Linq Over Events – Playing with the Rx Framework

Yan Cui

I help clients go faster for less using serverless technologies.

As you may have read about on numerous MVP’s blogs already, there’s an ongoing research project at Microsoft’s DevLabs called Reactive Extensions for .Net (Rx) which introduces a push-style duality (equal and opposite) of the traditional pull-style enumeration using Linq.

Erik Meijer gave a 30 mins introduction to the reactive framework in this video, I highly recommend that you sit through this to help you understand the basics of how Rx works.
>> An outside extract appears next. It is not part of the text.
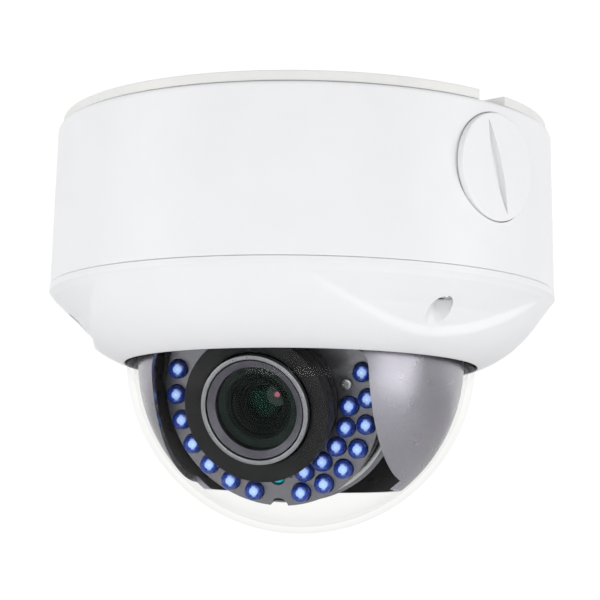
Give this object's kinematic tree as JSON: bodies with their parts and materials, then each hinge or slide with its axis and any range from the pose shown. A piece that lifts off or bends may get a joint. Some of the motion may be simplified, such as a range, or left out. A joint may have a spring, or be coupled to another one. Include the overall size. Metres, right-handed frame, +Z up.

In summary, Rx introduces two main interfaces:

IObservable<T>, which represents a push-style collection

IObserver<T>, which supports push-style iteration over an observable sequence

Used together, they allow you to write programs which reacts to inputs from the environment as opposed to the traditional interactive program which asks the environment for input.


Drag-and-Drop using Rx

For a quick demo to show how you can implement a Drag-and-Drop feature in WPF with just a few lines of code, see this video on Channel9. Unfortunately, since the video was released, the API has changed somewhat (Observable.Context is gone for example), so below is a revised version which works with the latest API.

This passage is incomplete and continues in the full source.